Note the Anabaptist Pietists such as the various Brethren groups, not to mention the Amish, who didn't want any part of all that.

The Westminster Confession and the Heidelburg Catechism (to mention two examples) made the old creedal standards of orthodoxy seem much too generic or broad, and thus made either Lutheranism or Calvinism the test of Protestant orthodoxy.

The English Reformation in the 18th century was in part a rejection of this move-- hence the rise of the Wesleys and the Wesleyan Revival, not to mention the earlier dissent of Jacob Arminius.

Anonymous said...

Dr. Witherington,
I really appreciate this post. As a student studying theology in a postmodern context, it has been very hard for me to realize that the fundamentalism of my youth was influenced by the Enlightenment almost as much as it was by the Bible.

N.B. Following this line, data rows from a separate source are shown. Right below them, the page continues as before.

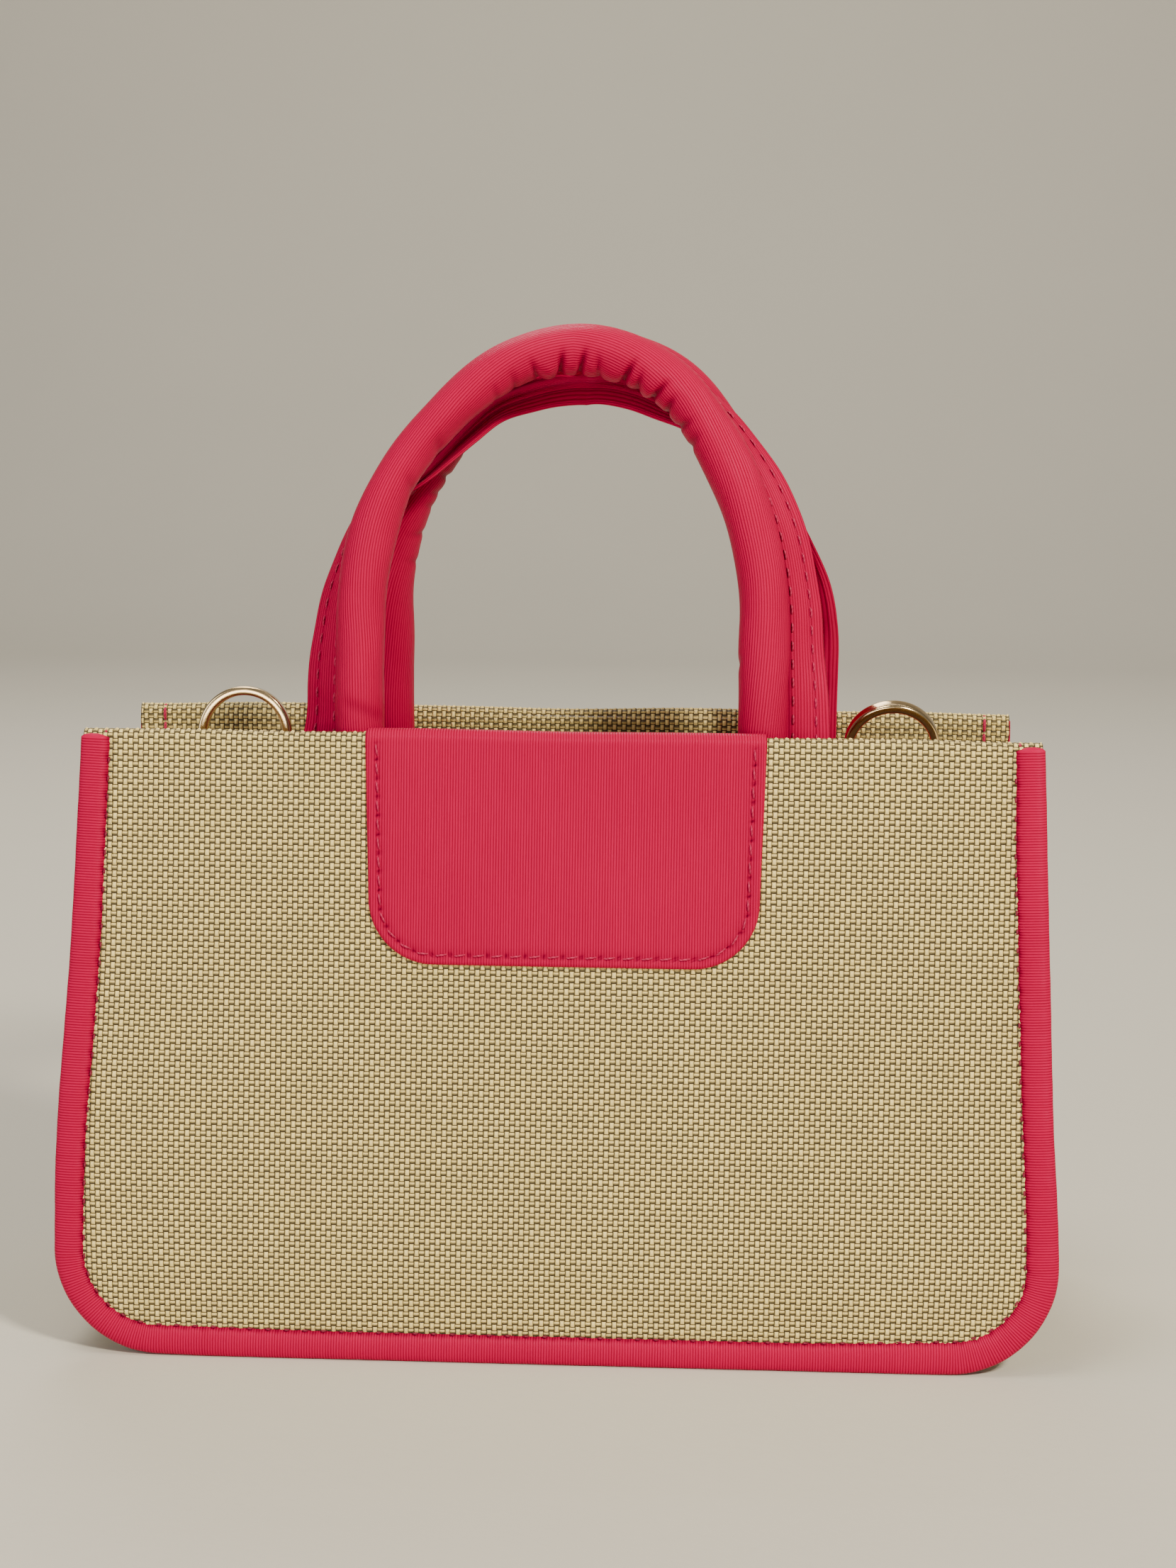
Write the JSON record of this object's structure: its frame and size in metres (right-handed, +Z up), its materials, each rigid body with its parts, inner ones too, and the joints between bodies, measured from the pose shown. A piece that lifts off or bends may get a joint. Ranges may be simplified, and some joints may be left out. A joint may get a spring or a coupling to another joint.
{
  "type": "mini tote bag",
  "caption": "Small structured canvas tote bag with leatherette piping and rim patch, padded folding handles and swinging D-rings for a strap.",
  "frame": {"origin": "on the floor at the middle of the base", "axes": "+X to the right seen from the front, -Y out of the front face, +Z up"},
  "size_m": [0.2588, 0.102, 0.2674],
  "materials": {
    "woven_canvas": "coarse plain weave, slight sheen",
    "ribbed_leatherette": "fine parallel ribs, satin",
    "plain_lining": "plain matt lining",
    "stiffening_board": "matt board",
    "piping_filler": "matt",
    "handle_padding": "soft rope padding",
    "pale_gold_metal": "polished pale gold plating"
  },
  "bodies": {
    "bag": {"front_panel": "woven_canvas", "back_panel": "woven_canvas", "right_gusset": "woven_canvas", "left_gusset": "woven_canvas", "base_panel": "woven_canvas", "front_piping": "ribbed_leatherette", "back_piping": "ribbed_leatherette", "front_patch": "ribbed_leatherette", "front_handle_tab_left": "ribbed_leatherette", "front_handle_tab_right": "ribbed_leatherette", "back_handle_tab_left": "ribbed_leatherette", "back_handle_tab_right": "ribbed_leatherette", "left_ring_tab": "ribbed_leatherette", "right_ring_tab": "ribbed_leatherette", "front_lining": "plain_lining", "back_lining": "plain_lining", "right_gusset_lining": "plain_lining", "left_gusset_lining": "plain_lining", "base_lining": "plain_lining", "front_stiffener": "stiffening_board", "back_stiffener": "stiffening_board", "base_board": "stiffening_board", "front_piping_filler": "piping_filler", "back_piping_filler": "piping_filler"},
    "front_handle": {"front_handle_cover": "ribbed_leatherette", "front_handle_core": "handle_padding"},
    "back_handle": {"back_handle_cover": "ribbed_leatherette", "back_handle_core": "handle_padding"},
    "left_d_ring": {"left_ring": "pale_gold_metal"},
    "right_d_ring": {"right_ring": "pale_gold_metal"}
  },
  "joints": [
    {"name": "front_handle_fold", "type": "hinge", "parent": "bag", "child": "front_handle", "pos_m": [0, -0.0223, 0.171], "axis": [1, 0, 0], "range_deg": [0, 97]},
    {"name": "back_handle_fold", "type": "hinge", "parent": "bag", "child": "back_handle", "pos_m": [0, 0.0223, 0.171], "axis": [-1, 0, 0], "range_deg": [0, 96]},
    {"name": "left_ring_swing", "type": "hinge", "parent": "bag", "child": "left_d_ring", "pos_m": [-0.0875, 0, 0.153], "axis": [1, 0, 0], "range_deg": [-76, 84]},
    {"name": "right_ring_swing", "type": "hinge", "parent": "bag", "child": "right_d_ring", "pos_m": [0.0875, 0, 0.153], "axis": [1, 0, 0], "range_deg": [-102, 58]}
  ]
}
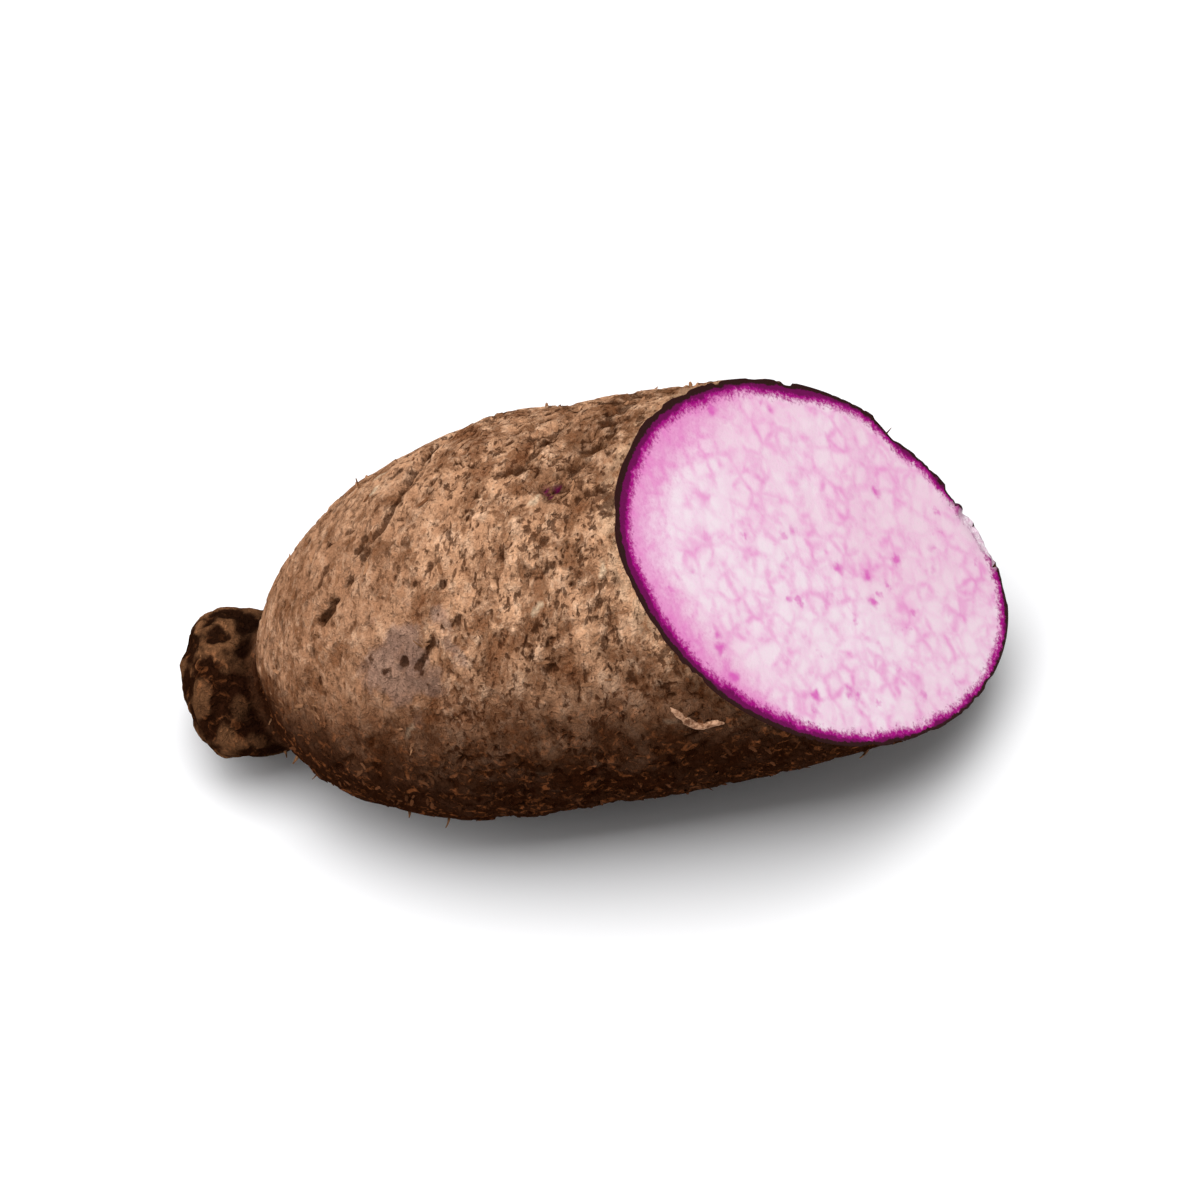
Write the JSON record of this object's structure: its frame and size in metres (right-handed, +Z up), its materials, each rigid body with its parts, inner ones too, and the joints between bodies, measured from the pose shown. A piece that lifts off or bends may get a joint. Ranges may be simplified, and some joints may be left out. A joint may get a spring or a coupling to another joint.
{
  "type": "purple yam half",
  "caption": "Cut half of a purple yam tuber: rough brown bark-like skin, a dark vine knob at the closed end and a flat slanting cut that shows marbled pink-purple flesh.",
  "frame": {"origin": "on the surface that the tuber rests on, under the middle of its bounding box", "axes": "+X along the tuber from the vine knob to the cut end, +Z up; the cut face looks towards +X, +Z and a little towards -Y"},
  "size_m": [0.1734, 0.084, 0.0829],
  "materials": {
    "yam": "rough corky brown skin, with moist pink-purple flesh on the cut face"
  },
  "bodies": {
    "root": {"yam_half": "yam"}
  },
  "joints": []
}
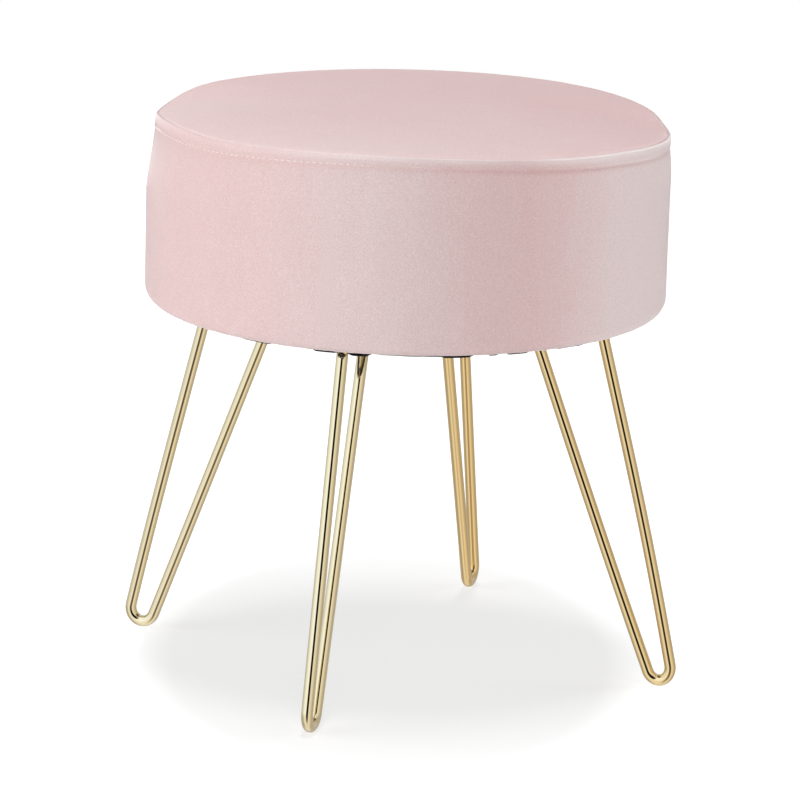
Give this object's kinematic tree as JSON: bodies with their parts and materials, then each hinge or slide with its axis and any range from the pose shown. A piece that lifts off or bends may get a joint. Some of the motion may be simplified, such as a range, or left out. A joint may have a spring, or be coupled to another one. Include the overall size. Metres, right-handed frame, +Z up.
{
  "type": "vanity stool",
  "caption": "Round vanity stool: a velvet-covered drum seat with a topstitched rim, standing on splayed hairpin legs of gold-coloured rod.",
  "frame": {"origin": "on the floor under the middle of the seat", "axes": "+Z up through the middle of the seat; the four legs stand along +X, +Y, -X and -Y, and -Y is the pictured front"},
  "size_m": [0.408, 0.408, 0.395],
  "materials": {
    "velvet": "matte",
    "thread": "satin",
    "foam": "matte",
    "hardboard": "matte",
    "plywood": "matte",
    "timber": "matte",
    "black_cloth": "matte",
    "zinc_steel": "satin",
    "gold_plate": "polished"
  },
  "bodies": {
    "root": {"top_cover": "velvet", "side_cover": "velvet", "topstitch": "thread", "seat_foam": "foam", "side_wadding": "foam", "wall_hoop": "hardboard", "seat_board": "plywood", "base_board": "plywood", "post_back_right": "timber", "post_back_left": "timber", "post_front_left": "timber", "post_front_right": "timber", "dust_cover": "black_cloth", "hem_staples": "zinc_steel", "dust_cover_staples": "zinc_steel", "seat_board_screws": "zinc_steel", "base_board_screws": "zinc_steel", "tee_nuts": "zinc_steel", "leg_screws": "zinc_steel", "leg_right": "gold_plate", "leg_plate_right": "gold_plate", "leg_back": "gold_plate", "leg_plate_back": "gold_plate", "leg_left": "gold_plate", "leg_plate_left": "gold_plate", "leg_front": "gold_plate", "leg_plate_front": "gold_plate"}
  },
  "joints": []
}
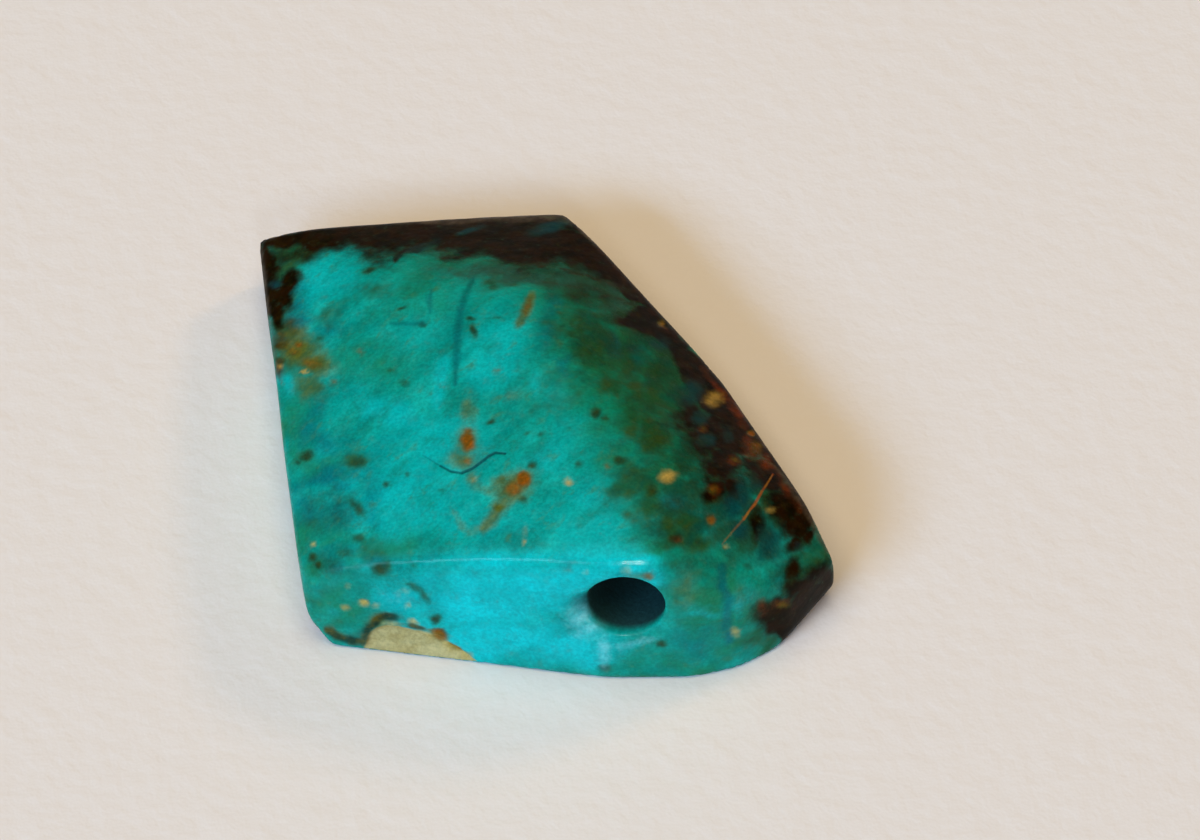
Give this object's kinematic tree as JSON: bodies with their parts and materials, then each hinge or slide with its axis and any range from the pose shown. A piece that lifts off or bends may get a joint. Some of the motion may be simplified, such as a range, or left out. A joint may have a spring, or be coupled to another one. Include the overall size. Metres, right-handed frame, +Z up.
{
  "type": "drilled turquoise nugget",
  "caption": "Polished, domed turquoise nugget with ground flats and a stringing hole, lying on a flat underside.",
  "frame": {"origin": "middle of the stone's box, on its flat underside", "axes": "+Z up from the flat underside, +X to the right towards the pointed tip, -Y out of the front face that holds the mouth of the stringing hole"},
  "size_m": [0.0142, 0.0134, 0.0041],
  "materials": {
    "turquoise": "polished"
  },
  "bodies": {
    "root": {"turquoise_nugget": "turquoise"}
  },
  "joints": []
}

I stumbled on to your blog today after blog-surfing for hours. I'm glad I did. I have been meaning to pick up a copy of The Problem with Evangelical Theology, now I know I will.

Ben Witherington said...

Purple Pastor: I would rather you did not post my comment for the simple reason that it is part of our conversation and whoever reads it there will not have the context. Why not just provide a link to this site, and of course you can write your own summary of the matter.

Blessings,

Ben W.

Ben Witherington said...

Hi: Plummer's commentaries are of course somewhat dated in some ways but they are often exegetical feasts, and spiritually rich as well. Only a few are still in print.

Milton Stanley said...

Amen. As Northrop Frye said, "An open mind, to be sure, should be open at both ends, like a foodpipe, and have a capacity for excretion as well as intake."

I linked to your post at my blog this evening. Peace.